Broken Hill’s airport is also the Royal Flying Doctor Service headquarters.
Entrance to the HQ
On entering we were invited to watch a short film about the service, which included real incidents where sick and injured people were picked up by a flying ‘hospital’ and flown to a major population centres.
It is thanks to the Rev John Flynn who was ordained in 1911 and began to set up centres for the sick and injured in the Australian bush. He had a dream of supporting the bush hospitals, miners, farmers etc with a fast medical service, and in 1928, thanks to a large bequest, he began the what we now know as the Flying Doctor Service. The first aircraft being a single engine fabric bi-plane.
The ‘Royal’ was added in 1955 by the Queen.
The explanation of each exhibit in the museum, and the educational video, brought home how important the service is to anything up to 220,000 people who live in remote areas.
The above is a picture of ‘where does it hurt’ – the injured person could be hours flying time from the nearest doctor, so over the short wave radio he tries to describe his injuries and ‘where it hurts’ by the number & letter code system.
At the end of the video the receptionists asked us if we would like a conducted tour of their operation. Of course we agreed, and Larry (one of the operational staff) showed us around and explained how the whole system worked.
We saw that day’s operational team, and up to the minute situations. The Service operates 24 hours a day, three hundred and sixty five days a year. When I realised how large the organisation is, the cost of running such an operation is a question that I had to ask. The total cost is around $360 million dollars a year, split between Federal and State Governments for operational costs, but not for replacement of equipment, including about forty aircraft, which have to be replaced after each aircraft reaches about twenty years of age, or so many thousand of landings. On average the Service has to replace three aircraft a year at a cost of $8 million each.
For these aircraft replacements, and everything else from an office chair to a computer printer, has to come from public donations.
Inside the hanger. (Picture from the RFD web site)
and outside.
Concrete landing strips at HQ, but out in the bush it is a dirt landing.

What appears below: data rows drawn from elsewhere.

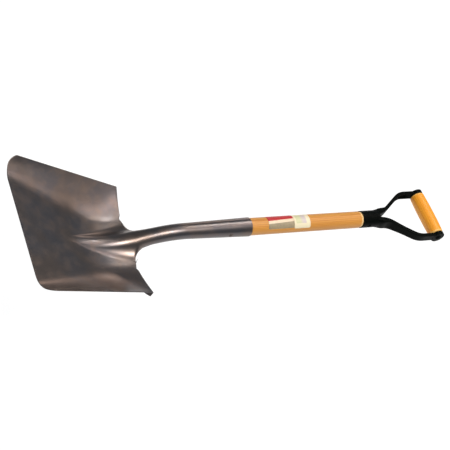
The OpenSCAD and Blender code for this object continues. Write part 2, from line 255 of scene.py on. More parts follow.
# ---------------------------------------------------------------- the blade's surface

def crest_h(s):
    """Height of the crest line over the plane of the floor: flat, then an arc, then the neck."""
    arc = bulge(CREST_R, s - FROG_START)
    straight = CREST_END_H + (s - CREST_END_S) * math.tan(NECK_RISE)
    return np.where(s < FROG_START, 0, np.where(s < CREST_END_S, arc, straight))


def crest_slope(s):
    arc = np.arcsin(np.clip((s - FROG_START) / CREST_R, 0, 1))
    return np.where(s < CREST_END_S, arc, NECK_RISE)


def floor_h(s):
    return np.where(s < DISH_START, 0, bulge(DISH_R, s - DISH_START))


def foot_y(s):
    return mix(FOOT_REAR_Y, FOOT_FRONT_Y, clamp01(1 - s / FOOT_SETTLE_S) ** FOOT_POWER)


def frog_w(s):
    return mix(FROG_TIP_HALF_W, FROG_HALF_W, clamp01((s - FROG_START) / (BLADE_L - FROG_START)))


def frog_depth(s):
    return np.maximum((crest_h(s) - floor_h(s)) * np.cos(crest_slope(s)), 1e-3)


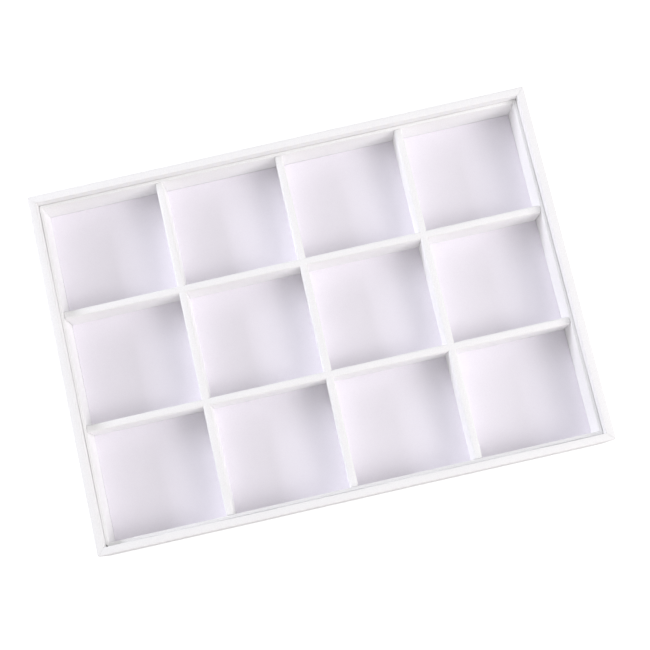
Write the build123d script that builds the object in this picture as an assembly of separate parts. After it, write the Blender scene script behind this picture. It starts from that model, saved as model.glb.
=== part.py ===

The above picture is from the RFD web site.
Flying Doctor Service
Check the above link for a 90 second piece of film for some real medical items.
Australian TV made a fictional series of the Service in the 1990’s, which became very popular in Germany, UK & Belgium (no idea of the number of repeats), but donations from the European fan club to help support the Flying Doctor service, is worth about $1 million a year to the Service!
There is also a souvenir shop with a wide range of items for sale, but the best part for me was being shown around the operational centre. The centre was ‘real’ it was not created for the tourists.